Published 10 Apr 2018 in gr-qc | (1804.03725v6)

Abstract: This elementary discussion generalizes a Weyl geometry to allow quaternion valued gauge transformations and classical Yang-Mills geometric fields. This development will assume that the symmetric metric tensor is real in some gauge, and will develop the left and right handed approaches to quaternionic gauge transformations. Quaternionic gauge transformations are shown actually to require the shifting of some of Weyl's nonmetricity into torsion to define a properly transforming gauge field full curvature tensor, which is constructed as an asymmetric sum of left and right handed forms. Natural, gauge invariant, dimensionless variables are defined suitable for physics, and for use as a general formalism to describe these geometries, including General Relativity, in rather general circumstances. The geometry "self measures" these variables. Weyl's original action principle provides an example of an action rephrased in these gauge invariant variables, along with some unexpected possible insights on mechanics promoted by such a formulation of that action.
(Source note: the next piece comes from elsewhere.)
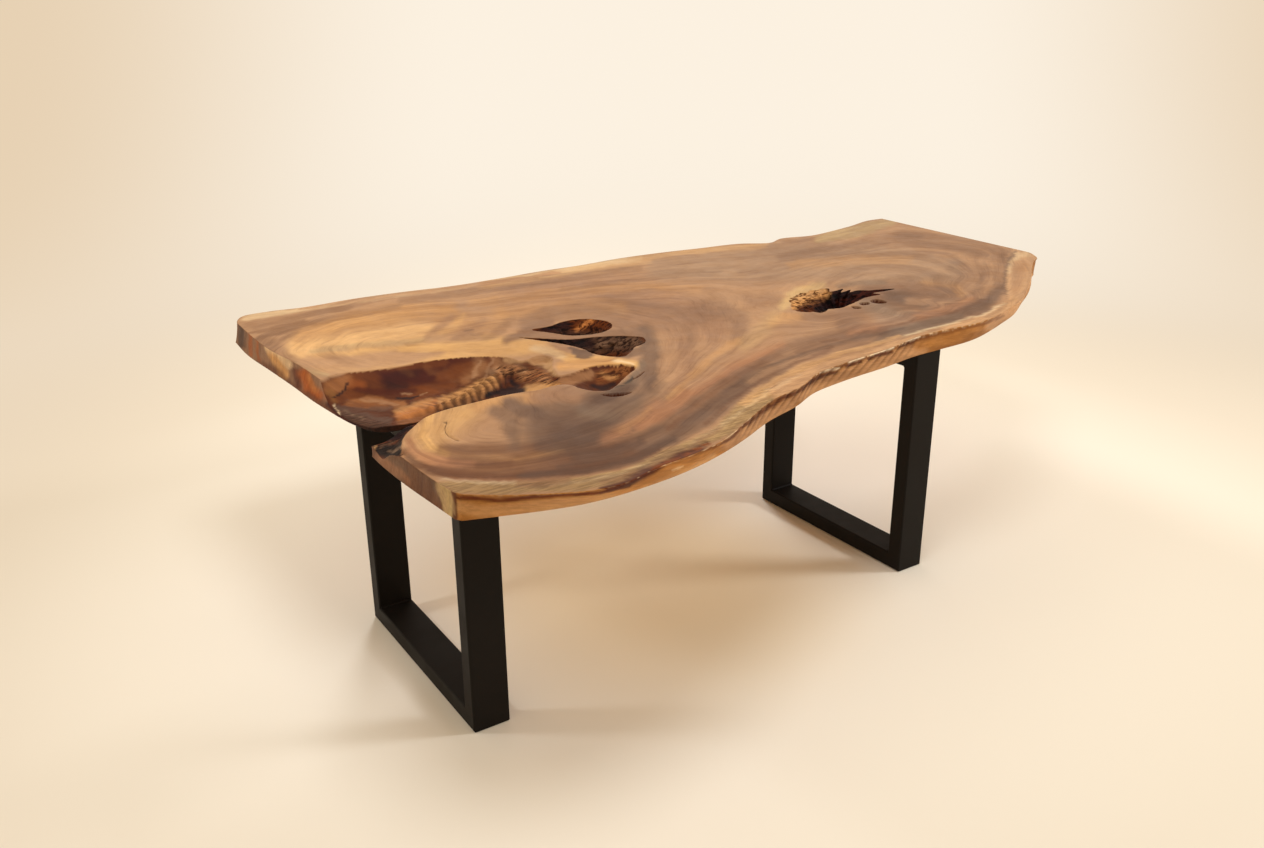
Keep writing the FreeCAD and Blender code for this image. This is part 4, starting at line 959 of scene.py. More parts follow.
SIDE_BASE = {
    "near_wall": CINNAMON, "narrow_wall": TAN, "far_wall": CINNAMON, "far_lobe_end": UMBER,
    "near_lobe_end": PLUM, "cleft": BARK_DARK, "void_wall": CHOCOLATE, "underside": HEART,
    "top": TAN,
}
# How strong the light is on each part of the skin, and how much sheen lies over it.
LIGHT_ON = {
    "top": (1.15, 0.027), "recess": (1.15, 0.014), "near_wall": (0.85, 0.012),
    "narrow_wall": (1.0, 0.012), "far_wall": (1.0, 0.012), "far_lobe_end": (1.0, 0.02),
    "near_lobe_end": (1.0, 0.02), "cleft": (1.0, 0.012), "void_wall": (1.0, 0.012),
    "underside": (1.0, 0.012),
}
SHEEN_TINT = (1.0, 0.91, 0.77)
LEAST_ALBEDO = 0.003
# How raw each part of the skin is: 0 is sanded and oiled, 1 is torn fibre or bark.
ROUGHNESS_OF = {
    "top": 0.0, "near_wall": 0.2, "narrow_wall": 0.25, "far_wall": 0.5, "far_lobe_end": 0.15,
    "near_lobe_end": 0.2, "cleft": 0.8, "void_wall": 1.0, "underside": 0.2,
}
# Where the top and the recess are raw: how much, half width, border and line.
RAW_TOP = [
    (0.45, 5, 3, "near band left"), (0.5, 4, 3, "near band middle"),
    (0.25, 4, 3, "near band right"), (0.8, 6, 5, [(376, 448), (392, 450), (400, 455)]),
]
RAW_RECESS = [
    (1.0, 7, 6, [(500, 372), (530, 374), (556, 382)]), (0.9, 9, 6, [(600, 376), (628, 370)]),
    (1.0, 5, 3, [(380, 445), (396, 438), (405, 431), (416, 424)]),
    (0.5, 6, 5, [(445, 402), (500, 378)]), (0.8, 4, 4, [(338, 412), (370, 424), (395, 427)]),
]
RECESS_START = 1.2  # how deep below the top face, in mm, the recess's own paint begins
# How far the paint strays from its line, in picture pixels across and down.
WANDER = (2.4, 1.2)
GRAIN_STRAY = (0.0, 1.6)
FRAY_TOP = (0.9, 0.5)
FRAY_RECESS = (2.6, 1.3)

# The near edge along X in mm: how strong and how wide the dark bark line below its
# ridge is, how deep its undercut is, and where it is ribbed and chipped.
BARK_STRENGTH = ([-1400, -1150, -1060, -960, -840, -700, -600, -450, -300, 100, 250, 700],
                 [0.5, 0.6, 0.9, 0.3, 0.25, 0.5, 0.6, 0.4, 0.6, 0.6, 0.3, 0.1])
BARK_WIDTH = ([-1150, -1060, -700, -500], [4.5, 9.0, 8.0, 5.0])
UNDERCUT = ([-1300, -1150, -450, -380], [0.5, 1.0, 1.0, 0.3])
RIBBED = ([-740, -640, 90, 230], [0.0, 1.0, 1.0, 0.0])
CHIPPED = ([-1100, -1000, -850, -500, -250, 350, 600], [0.2, 0.8, 0.6, 0.2, 0.9, 0.9, 0.3])
RIB_REACH = ([0, 12, 30, 55], [0.2, 1.0, 0.8, 0.3])  # by the depth below the ridge
UNDERCUT_DOWN = 10
EDGE_RIB_PITCH = 44
EDGE_RIB_SLANT = 1.3
BARK_DOWN = 8
# How much faster green and blue darken than red.
DARKENING = np.array([1.0, 1.12, 1.2])
ROOT_DARKENING = np.array([1.0, 1.1, 1.2])
CRACK_DARK = 0.85
# The figure: how fast depth in the tree changes down the slab, the tilts of the lobes'
# ends, and the slant of the near edge along X in metres.
DEPTH_LEAN = 0.35
END_TILTS = {"far_lobe_end": 0.12, "near_lobe_end": 0.3}
EDGE_SLANT = ([-1.2, -0.6, 0.0, 0.5], [0.5, 0.35, 0.5, 0.25])


def to_linear(colour):
    """The linear light of an sRGB colour."""
    share = np.array(colour, float) / 255
    return np.where(share <= 0.04045, share / 12.92, ((share + 0.055) / 1.055) ** 2.4)


def to_albedo(colour, zone):
    """The paint that looks like a colour, once the studio's light and sheen are on it."""
    light, sheen = LIGHT_ON[zone]
    return np.maximum(to_linear(colour) - np.array(SHEEN_TINT) * sheen, LEAST_ALBEDO) / light


def stroke_mask(pixels, line, half_width, border):
    """How much a stroke covers each point; an open stroke tapers towards its ends."""
    if isinstance(line, str):
        loop = np.array(FILLS[line], float)
        apart, _ = nearest_on(pixels, loop, closed=True)
        apart = np.where(inside(pixels, loop), -apart, apart) + half_width
    else:
        apart, _ = nearest_on(pixels, line)
        ends = np.array([line[0], line[-1]], float)
        to_end = np.linalg.norm(pixels[:, None] - ends, axis=2).min(axis=1)
        taper = np.clip(to_end / (6 * half_width + 4), 0, 1)
        half_width = half_width * (0.3 + 0.7 * taper)
    fade = np.clip(1 - (apart - half_width) / border, 0, 1)
    return fade * fade * (3 - 2 * fade)


def lay_strokes(colours, pixels, strokes, zone):
    """Blend strokes of colour over the points' colours, in order."""
    for _, colour, strength, half_width, border, *lines in strokes:
        for line in lines:
            cover = stroke_mask(pixels, line, half_width, border)[:, None] * strength
            colours = colours * (1 - cover) + to_albedo(colour, zone) * cover
    return colours


def edge_shares(points):
    """How much of the near edge's undercut, chips and slanting ribs lies at each point."""
    x, _, z = points.T
    down = TOP - z
    undercut = np.interp(x, *UNDERCUT) * np.exp(-(((down - UNDERCUT_DOWN) / 6) ** 2))
    ribbed = np.interp(x, *RIBBED)
    chips = np.clip(lumps(points * (1, 1, 0.4), 26, 2) * 1.6 - 0.1, 0, 1)
    chips = chips * ribbed * np.exp(-((down / 13) ** 2))
    wave = np.sin(2 * math.pi * (x + EDGE_RIB_SLANT * down) / EDGE_RIB_PITCH)
    return undercut, chips, ribbed * np.maximum(0, wave) * np.interp(down, *RIB_REACH)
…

Those include the torsion tensor and nonmetricity being constructed from mechanical energy-momentum. The Weyl form of action is then generalized to a quaternionic gauge field. The insights on mechanics now include spin 1/2 Dirac free fields. For physically reasonable choices of free parameters, the dimensionless Ricci tensor becomes nonnegligible in particle physics at distances much greater than the Planck length, along with limited general relativistic effects.